Sadly, it’s among this population that most of the shootings and other violent crimes occur, which will naturally draw police interaction, most of the time justified. It’s like complaining that there is more chemotherapy among cancer patients than non-cancer patients. The cancer of violent crime is in black neighborhoods much more than anywhere else, and absent good police work and strong sentencing, it kills too many African-American males.

Indeed, the true racial injustice in this country is the fact that a very small number of black criminals are responsible for a shockingly disproportionate amount of violent crime and property crime, which ensures that law-abiding African-Americans are disproportionately harmed relative to the rest of the population. That is the true inequality that lies at the core of the devastation of inner cities and would be the subject of a national dialogue if we actually had a mature political system.

At the heart of the violence in the inner cities are the gangs. Yet local governments are not equipped to deal with sophisticated cross-state gangs that destroy neighborhoods. It’s a lot easier to pander and push legislation to release criminals and handcuff the police, but what actually would save black lives is anti-gang legislation. Sadly, when Georgia Governor Bryan Kemp tried to push commonsense gang legislation, a bipartisan collection of the leniency movement blocked his initiative.
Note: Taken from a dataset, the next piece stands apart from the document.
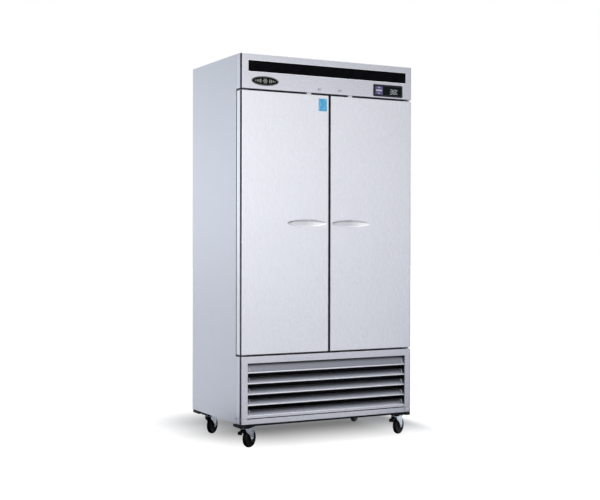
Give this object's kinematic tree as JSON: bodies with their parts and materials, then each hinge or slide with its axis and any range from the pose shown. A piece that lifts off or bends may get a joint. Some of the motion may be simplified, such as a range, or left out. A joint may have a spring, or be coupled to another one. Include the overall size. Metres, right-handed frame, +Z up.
{
  "type": "reach-in refrigerator",
  "caption": "Upright two-door stainless reach-in refrigerator with recessed pulls, black fascia strip, louvred lower grille, inner shelves and swivel casters.",
  "frame": {"origin": "on the floor, under the middle of the cabinet", "axes": "+Z up, -Y the way the doors face, +X to the right of someone facing the doors"},
  "size_m": [1.055, 0.72, 2.09],
  "materials": {
    "outer_steel": "satin brushed stainless steel",
    "back_sheet": "dull galvanised sheet",
    "foam": "rigid foam",
    "liner_steel": "fine satin",
    "frame_plastic": "dark satin plastic",
    "gasket_rubber": "soft matt",
    "pull_steel": "bright satin",
    "strip_black": "high gloss",
    "badge_enamel": "glossy enamel with a pale rim",
    "controller_plastic": "fine satin",
    "display_lens": "clear gloss over a lit display",
    "key_plastic": "soft satin",
    "lock_chrome": "polished",
    "hinge_steel": "polished",
    "base_paint": "satin black",
    "coil_aluminium": "mill finish fins",
    "compressor_paint": "semi-gloss black",
    "fan_plastic": "satin",
    "pan_plastic": "satin white",
    "gland_plastic": "satin",
    "housing_plastic": "satin white",
    "light_diffuser": "frosted",
    "shelf_coat": "smooth epoxy coat",
    "caster_zinc": "bright zinc plate",
    "wheel_rubber": "matt tread",
    "pedal_plastic": "satin"
  },
  "bodies": {
    "cabinet": {"left_side_panel": "outer_steel", "right_side_panel": "outer_steel", "top_panel": "outer_steel", "back_panel": "back_sheet", "insulation_foam": "foam", "interior_liner": "liner_steel", "door_frame": "frame_plastic", "fascia_panel": "outer_steel", "fascia_strip": "strip_black", "badge_plate": "badge_enamel", "controller_bezel": "controller_plastic", "controller_display": "display_lens", "lower_grille": "outer_steel", "base_frame": "base_paint", "condenser_coil": "coil_aluminium", "fan_shroud": "base_paint", "compressor": "compressor_paint", "drain_pan": "pan_plastic", "rear_grille": "back_sheet", "power_gland": "gland_plastic", "evaporator_cover": "housing_plastic", "evaporator_coil": "coil_aluminium", "interior_light": "light_diffuser", "left_lower_shelf": "shelf_coat", "left_middle_shelf": "shelf_coat", "left_upper_shelf": "shelf_coat", "right_lower_shelf": "shelf_coat", "right_middle_shelf": "shelf_coat", "right_upper_shelf": "shelf_coat", "left_upper_hinge": "hinge_steel", "left_lower_hinge": "hinge_steel", "right_upper_hinge": "hinge_steel", "right_lower_hinge": "hinge_steel"},
    "left_door": {"left_door_skin": "outer_steel", "left_door_core": "liner_steel", "left_door_pull": "pull_steel", "left_door_gasket": "gasket_rubber"},
    "right_door": {"right_door_skin": "outer_steel", "right_door_core": "liner_steel", "right_door_pull": "pull_steel", "right_door_gasket": "gasket_rubber"},
    "left_lock": {"left_lock_cylinder": "lock_chrome"},
    "right_lock": {"right_lock_cylinder": "lock_chrome"},
    "upper_key": {"upper_key": "key_plastic"},
    "middle_key": {"middle_key": "key_plastic"},
    "lower_key": {"lower_key": "key_plastic"},
    "condenser_fan": {"condenser_fan": "fan_plastic"},
    "left_evaporator_fan": {"left_evaporator_fan": "fan_plastic"},
    "right_evaporator_fan": {"right_evaporator_fan": "fan_plastic"},
    "front_left_caster": {"front_left_caster_fork": "caster_zinc"},
    "front_left_wheel": {"front_left_caster_wheel": "wheel_rubber"},
    "front_left_brake": {"front_left_brake_pedal": "pedal_plastic"},
    "front_right_caster": {"front_right_caster_fork": "caster_zinc"},
    "front_right_wheel": {"front_right_caster_wheel": "wheel_rubber"},
    "front_right_brake": {"front_right_brake_pedal": "pedal_plastic"},
    "rear_left_caster": {"rear_left_caster_fork": "caster_zinc"},
    "rear_left_wheel": {"rear_left_caster_wheel": "wheel_rubber"},
    "rear_right_caster": {"rear_right_caster_fork": "caster_zinc"},
    "rear_right_wheel": {"rear_right_caster_wheel": "wheel_rubber"}
  },
  "joints": [
    {"name": "left_door_hinge", "type": "hinge", "parent": "cabinet", "child": "left_door", "pos_m": [-0.502, -0.3345, 0], "axis": [0, 0, -1], "range_deg": [0, 110]},
    {"name": "right_door_hinge", "type": "hinge", "parent": "cabinet", "child": "right_door", "pos_m": [0.502, -0.3345, 0], "axis": [0, 0, 1], "range_deg": [0, 110]},
    {"name": "left_lock_turn", "type": "hinge", "parent": "cabinet", "child": "left_lock", "pos_m": [-0.062, -0.3575, 1.928], "axis": [0, 1, 0], "range_deg": [0, 90]},
    {"name": "right_lock_turn", "type": "hinge", "parent": "cabinet", "child": "right_lock", "pos_m": [0.062, -0.3575, 1.928], "axis": [0, 1, 0], "range_deg": [0, 90]},
    {"name": "upper_key_press", "type": "slide", "parent": "cabinet", "child": "upper_key", "axis": [0, 1, 0], "range_m": [0, 0.0012], "stiffness_N_per_m": 300},
    {"name": "middle_key_press", "type": "slide", "parent": "cabinet", "child": "middle_key", "axis": [0, 1, 0], "range_m": [0, 0.0012], "stiffness_N_per_m": 300},
    {"name": "lower_key_press", "type": "slide", "parent": "cabinet", "child": "lower_key", "axis": [0, 1, 0], "range_m": [0, 0.0012], "stiffness_N_per_m": 300},
    {"name": "condenser_fan_spin", "type": "hinge", "parent": "cabinet", "child": "condenser_fan", "pos_m": [-0.12, -0.2113, 0.3], "axis": [0, 1, 0], "continuous": true},
    {"name": "left_evaporator_fan_spin", "type": "hinge", "parent": "cabinet", "child": "left_evaporator_fan", "pos_m": [-0.185, 0.147, 1.815], "axis": [0, 1, 0], "continuous": true},
    {"name": "right_evaporator_fan_spin", "type": "hinge", "parent": "cabinet", "child": "right_evaporator_fan", "pos_m": [0.185, 0.147, 1.815], "axis": [0, 1, 0], "continuous": true},
    {"name": "front_left_swivel", "type": "hinge", "parent": "cabinet", "child": "front_left_caster", "pos_m": [-0.46, -0.284, 0], "axis": [0, 0, 1], "continuous": true},
    {"name": "front_left_wheel_spin", "type": "hinge", "parent": "front_left_caster", "child": "front_left_wheel", "pos_m": [-0.43032, -0.26545, 0.05], "axis": [-0.5299, 0.848, 0], "continuous": true},
    {"name": "front_left_brake_release", "type": "hinge", "parent": "front_left_caster", "child": "front_left_brake", "pos_m": [-0.47357, -0.29248, 0.096], "axis": [-0.5299, 0.848, 0], "range_deg": [0, 18]},
    {"name": "front_right_swivel", "type": "hinge", "parent": "cabinet", "child": "front_right_caster", "pos_m": [0.46, -0.284, 0], "axis": [0, 0, 1], "continuous": true},
    {"name": "front_right_wheel_spin", "type": "hinge", "parent": "front_right_caster", "child": "front_right_wheel", "pos_m": [0.48968, -0.26545, 0.05], "axis": [-0.5299, 0.848, 0], "continuous": true},
    {"name": "front_right_brake_release", "type": "hinge", "parent": "front_right_caster", "child": "front_right_brake", "pos_m": [0.44643, -0.29248, 0.096], "axis": [-0.5299, 0.848, 0], "range_deg": [0, 18]},
    {"name": "rear_left_swivel", "type": "hinge", "parent": "cabinet", "child": "rear_left_caster", "pos_m": [-0.46, 0.245, 0], "axis": [0, 0, 1], "continuous": true},
    {"name": "rear_left_wheel_spin", "type": "hinge", "parent": "rear_left_caster", "child": "rear_left_wheel", "pos_m": [-0.43399, 0.26842, 0.05], "axis": [-0.6691, 0.7431, 0], "continuous": true},
    {"name": "rear_right_swivel", "type": "hinge", "parent": "cabinet", "child": "rear_right_caster", "pos_m": [0.46, 0.245, 0], "axis": [0, 0, 1], "continuous": true},
    {"name": "rear_right_wheel_spin", "type": "hinge", "parent": "rear_right_caster", "child": "rear_right_wheel", "pos_m": [0.48601, 0.26842, 0.05], "axis": [-0.6691, 0.7431, 0], "continuous": true}
  ]
}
According to the FBI, “Criminal gangs commit as much as 80 percent of crimes in many communities.” Already a decade ago, it was estimated that 1.4 million gang members from over 33,000 gangs “are responsible for an average of 48 percent of violent crime in most jurisdictions and up to 90 percent in several others.” Again, given that most victims of violent crime are African-Americans and most gang recruiting is in their neighborhoods, the gangs are the biggest security threat to black neighborhoods. The pro-gang political class that engages in gang crisis denying are the ones who are fomenting the most dangerous form of racial inequality in the justice system.
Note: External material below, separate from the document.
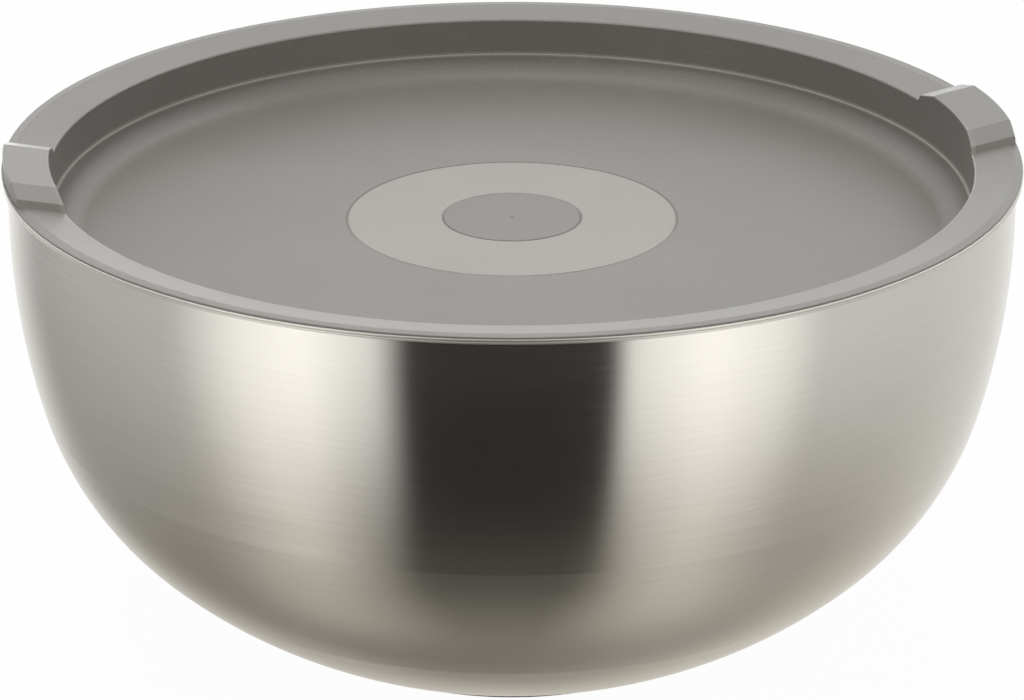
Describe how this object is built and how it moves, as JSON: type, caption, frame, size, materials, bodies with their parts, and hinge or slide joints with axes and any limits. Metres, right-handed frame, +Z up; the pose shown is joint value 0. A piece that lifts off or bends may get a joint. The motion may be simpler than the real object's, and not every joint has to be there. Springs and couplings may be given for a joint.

Anti-gang legislation is the proverbial fruit and vegetable diet, but the shameless pandering politicians and nonprofits would rather serve the sugar. They would rather not talk about the fact that more aggressive policing and tougher sentencing have saved roughly 4-5K black lives every year in the form of fewer black homicide victims for 25 years, relative to the homicide levels of the 1980s and early 1990s.
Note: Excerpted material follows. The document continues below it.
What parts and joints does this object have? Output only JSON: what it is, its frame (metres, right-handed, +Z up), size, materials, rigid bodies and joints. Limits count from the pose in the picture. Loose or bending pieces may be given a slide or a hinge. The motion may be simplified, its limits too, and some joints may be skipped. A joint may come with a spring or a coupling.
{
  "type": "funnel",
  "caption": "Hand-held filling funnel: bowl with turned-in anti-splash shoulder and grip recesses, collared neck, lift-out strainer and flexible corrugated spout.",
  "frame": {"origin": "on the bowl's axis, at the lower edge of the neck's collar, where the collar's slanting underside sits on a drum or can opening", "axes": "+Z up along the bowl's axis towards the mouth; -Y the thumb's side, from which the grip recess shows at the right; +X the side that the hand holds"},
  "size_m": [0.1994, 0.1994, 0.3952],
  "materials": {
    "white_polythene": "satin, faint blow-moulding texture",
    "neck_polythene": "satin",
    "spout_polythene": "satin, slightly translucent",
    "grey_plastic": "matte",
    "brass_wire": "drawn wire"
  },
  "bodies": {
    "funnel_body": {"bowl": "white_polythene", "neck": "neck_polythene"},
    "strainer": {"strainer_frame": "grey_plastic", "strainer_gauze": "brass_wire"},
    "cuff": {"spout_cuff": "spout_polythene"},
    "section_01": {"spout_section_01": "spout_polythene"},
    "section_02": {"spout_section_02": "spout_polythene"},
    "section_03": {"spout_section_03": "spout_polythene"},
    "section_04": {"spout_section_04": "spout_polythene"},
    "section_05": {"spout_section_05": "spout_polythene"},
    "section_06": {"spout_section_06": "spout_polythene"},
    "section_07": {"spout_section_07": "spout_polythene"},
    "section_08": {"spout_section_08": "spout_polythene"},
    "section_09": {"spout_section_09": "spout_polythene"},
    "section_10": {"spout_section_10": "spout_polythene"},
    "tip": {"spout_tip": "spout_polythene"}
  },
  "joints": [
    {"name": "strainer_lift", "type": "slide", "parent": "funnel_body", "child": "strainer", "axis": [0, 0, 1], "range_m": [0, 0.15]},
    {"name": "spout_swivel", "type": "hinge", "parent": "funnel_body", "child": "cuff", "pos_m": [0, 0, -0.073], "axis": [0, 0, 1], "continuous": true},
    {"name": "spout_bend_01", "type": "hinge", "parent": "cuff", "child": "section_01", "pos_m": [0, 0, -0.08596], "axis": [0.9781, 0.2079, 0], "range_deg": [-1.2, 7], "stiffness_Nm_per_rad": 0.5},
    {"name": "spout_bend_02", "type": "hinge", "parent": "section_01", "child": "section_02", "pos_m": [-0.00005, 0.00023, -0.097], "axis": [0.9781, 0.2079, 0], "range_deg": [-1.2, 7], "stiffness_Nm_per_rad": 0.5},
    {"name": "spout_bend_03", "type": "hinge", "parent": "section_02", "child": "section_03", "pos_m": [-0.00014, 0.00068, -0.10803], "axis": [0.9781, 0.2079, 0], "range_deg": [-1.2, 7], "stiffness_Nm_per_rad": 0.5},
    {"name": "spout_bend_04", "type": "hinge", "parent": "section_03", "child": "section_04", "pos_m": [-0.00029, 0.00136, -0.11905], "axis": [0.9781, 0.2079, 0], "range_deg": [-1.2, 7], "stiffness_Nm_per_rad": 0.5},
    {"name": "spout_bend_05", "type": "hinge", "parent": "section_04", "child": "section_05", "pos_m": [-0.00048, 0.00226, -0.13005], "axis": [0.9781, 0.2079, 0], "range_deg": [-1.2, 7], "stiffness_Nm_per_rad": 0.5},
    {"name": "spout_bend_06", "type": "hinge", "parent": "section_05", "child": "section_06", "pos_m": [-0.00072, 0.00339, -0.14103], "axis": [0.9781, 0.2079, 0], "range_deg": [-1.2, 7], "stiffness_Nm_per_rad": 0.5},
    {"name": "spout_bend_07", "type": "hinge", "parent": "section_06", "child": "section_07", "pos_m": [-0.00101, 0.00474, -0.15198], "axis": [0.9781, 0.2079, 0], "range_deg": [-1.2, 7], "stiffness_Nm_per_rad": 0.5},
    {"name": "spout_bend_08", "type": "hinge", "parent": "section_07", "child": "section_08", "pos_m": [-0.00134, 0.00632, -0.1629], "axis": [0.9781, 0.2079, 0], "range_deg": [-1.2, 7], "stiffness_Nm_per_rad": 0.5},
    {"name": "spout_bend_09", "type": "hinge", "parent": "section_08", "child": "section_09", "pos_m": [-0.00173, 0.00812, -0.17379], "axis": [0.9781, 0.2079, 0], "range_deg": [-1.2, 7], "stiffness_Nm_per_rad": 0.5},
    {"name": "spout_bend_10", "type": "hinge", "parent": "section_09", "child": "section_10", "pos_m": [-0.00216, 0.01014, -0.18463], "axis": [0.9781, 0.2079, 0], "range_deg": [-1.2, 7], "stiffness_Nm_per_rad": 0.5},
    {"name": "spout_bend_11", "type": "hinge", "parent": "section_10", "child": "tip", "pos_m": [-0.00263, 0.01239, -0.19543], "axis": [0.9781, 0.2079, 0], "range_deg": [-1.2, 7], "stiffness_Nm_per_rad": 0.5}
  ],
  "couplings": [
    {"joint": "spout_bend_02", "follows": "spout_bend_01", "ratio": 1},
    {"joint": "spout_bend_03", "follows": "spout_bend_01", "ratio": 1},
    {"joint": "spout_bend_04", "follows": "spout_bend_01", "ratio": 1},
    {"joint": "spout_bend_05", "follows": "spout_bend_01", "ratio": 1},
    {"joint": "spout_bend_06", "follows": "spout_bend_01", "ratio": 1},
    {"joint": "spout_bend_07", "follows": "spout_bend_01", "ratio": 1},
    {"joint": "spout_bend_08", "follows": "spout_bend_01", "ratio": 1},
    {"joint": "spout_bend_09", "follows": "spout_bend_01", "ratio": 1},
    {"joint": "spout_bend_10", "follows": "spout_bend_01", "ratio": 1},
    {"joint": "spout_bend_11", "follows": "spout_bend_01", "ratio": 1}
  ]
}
Crime has been rising in the Minneapolis area, and much of it is driven by gangs. Hamstringing the police will lead to exponentially more deaths, as in Baltimore. Conversely, if lawmakers really cared about black lives, they would target the true source of the disparity in shootings, which is homicide by gangs. Instead, the president of the Minneapolis city council is promising to abolish the police. That would be the dream of the local gangs and would help blot out the dreams of a generation of peaceful African-American citizens struggling to avoid the crossfire.